### Provided data:

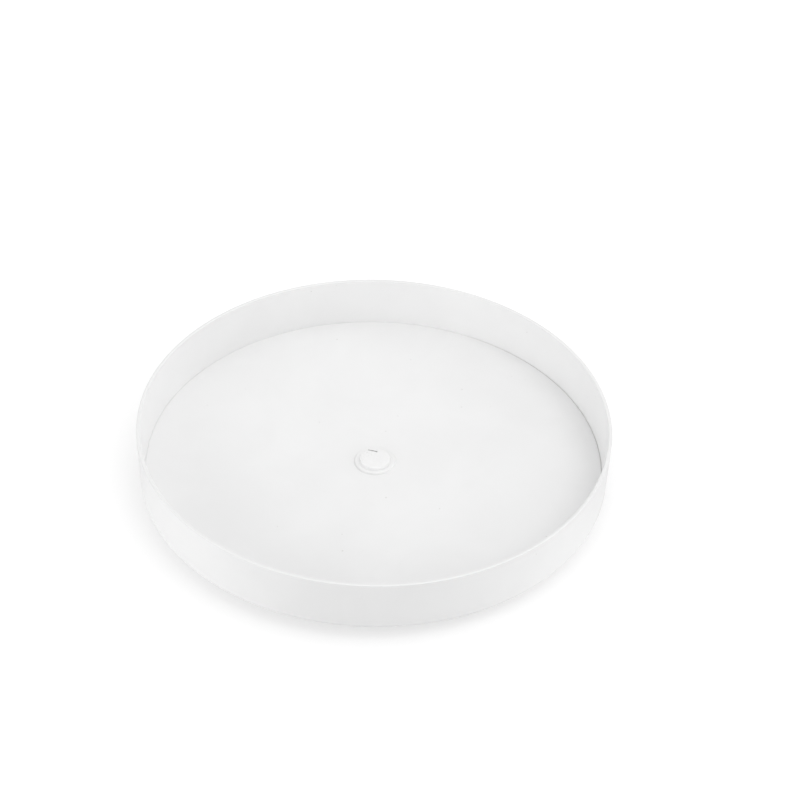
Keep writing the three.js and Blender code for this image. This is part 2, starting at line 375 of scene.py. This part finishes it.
        # painted shade: the line is darker on one side
        a = math.radians(18)
        lean = maths(nt, "ADD", maths(nt, "MULTIPLY", xyz.outputs["X"], math.cos(a)), maths(nt, "MULTIPLY", xyz.outputs["Y"], math.sin(a)))
        side_shade = between(nt, lean, 0.050, 0.076, 0.0, 0.33)
        corner_shade = maths(nt, "ADD", between(nt, noise_of(nt, where, 24.0, 3.0, 0.6), 0.35, 0.65, 0.0, 0.10), side_shade)
        colour = blend_colour(nt, maths(nt, "MULTIPLY", line, corner_shade), colour, (0.42, 0.415, 0.40, 1.0))

    nt.links.new(colour, bsdf.inputs["Base Color"])
    nt.links.new(rough, bsdf.inputs["Roughness"])
    nt.links.new(normal, bsdf.inputs["Normal"])
    bsdf.inputs["IOR"].default_value = 1.49
    bsdf.inputs["Subsurface Weight"].default_value = 0.18
    bsdf.inputs["Subsurface Radius"].default_value = (1.0, 1.0, 1.0)
    bsdf.inputs["Subsurface Scale"].default_value = 0.0012
    return mat


def natural_plastic(name):
    mat, nt, bsdf = nodes_of(name)
    where = coords(nt)
    cloud = noise_of(nt, where, 60.0, 3.0, 0.6)
    colour = blend_colour(nt, cloud, (0.70, 0.68, 0.60, 1.0), (0.77, 0.75, 0.68, 1.0))
    nt.links.new(colour, bsdf.inputs["Base Color"])
    nt.links.new(between(nt, noise_of(nt, where, 150.0), 0.3, 0.7, 0.36, 0.46), bsdf.inputs["Roughness"])
    nt.links.new(bump_of(nt, noise_of(nt, where, 1500.0, 2.0), 0.12, 0.00003), bsdf.inputs["Normal"])
    bsdf.inputs["Subsurface Weight"].default_value = 0.3
    bsdf.inputs["Subsurface Scale"].default_value = 0.001
    return mat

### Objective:
Take the data above and return it exactly.

### Right answer:
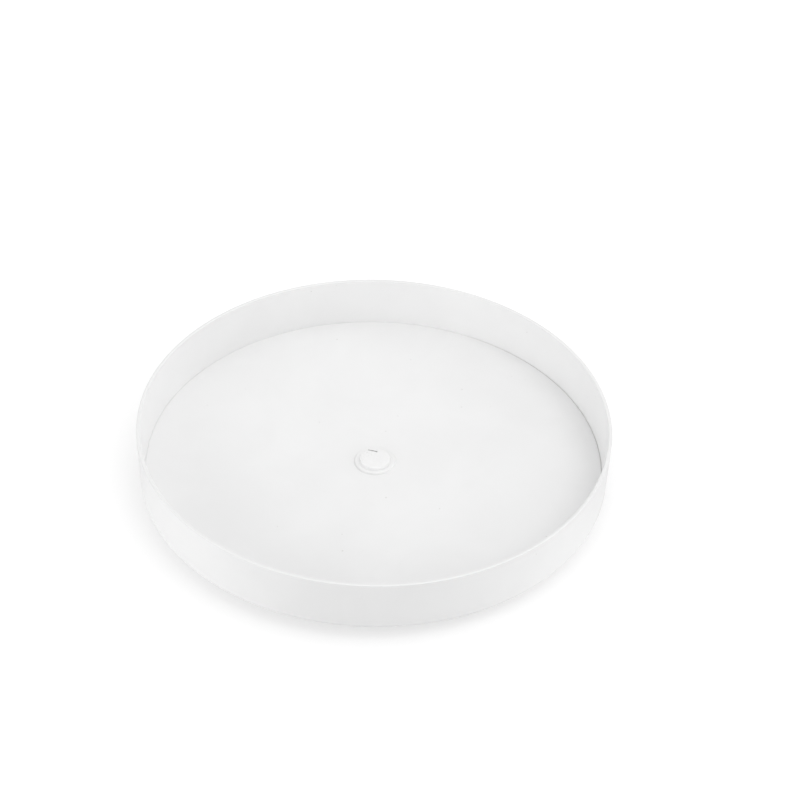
Keep writing the three.js and Blender code for this image. This is part 2, starting at line 375 of scene.py. This part finishes it.
        # painted shade: the line is darker on one side
        a = math.radians(18)
        lean = maths(nt, "ADD", maths(nt, "MULTIPLY", xyz.outputs["X"], math.cos(a)), maths(nt, "MULTIPLY", xyz.outputs["Y"], math.sin(a)))
        side_shade = between(nt, lean, 0.050, 0.076, 0.0, 0.33)
        corner_shade = maths(nt, "ADD", between(nt, noise_of(nt, where, 24.0, 3.0, 0.6), 0.35, 0.65, 0.0, 0.10), side_shade)
        colour = blend_colour(nt, maths(nt, "MULTIPLY", line, corner_shade), colour, (0.42, 0.415, 0.40, 1.0))

    nt.links.new(colour, bsdf.inputs["Base Color"])
    nt.links.new(rough, bsdf.inputs["Roughness"])
    nt.links.new(normal, bsdf.inputs["Normal"])
    bsdf.inputs["IOR"].default_value = 1.49
    bsdf.inputs["Subsurface Weight"].default_value = 0.18
    bsdf.inputs["Subsurface Radius"].default_value = (1.0, 1.0, 1.0)
    bsdf.inputs["Subsurface Scale"].default_value = 0.0012
    return mat


def natural_plastic(name):
    mat, nt, bsdf = nodes_of(name)
    where = coords(nt)
    cloud = noise_of(nt, where, 60.0, 3.0, 0.6)
    colour = blend_colour(nt, cloud, (0.70, 0.68, 0.60, 1.0), (0.77, 0.75, 0.68, 1.0))
    nt.links.new(colour, bsdf.inputs["Base Color"])
    nt.links.new(between(nt, noise_of(nt, where, 150.0), 0.3, 0.7, 0.36, 0.46), bsdf.inputs["Roughness"])
    nt.links.new(bump_of(nt, noise_of(nt, where, 1500.0, 2.0), 0.12, 0.00003), bsdf.inputs["Normal"])
    bsdf.inputs["Subsurface Weight"].default_value = 0.3
    bsdf.inputs["Subsurface Scale"].default_value = 0.001
    return mat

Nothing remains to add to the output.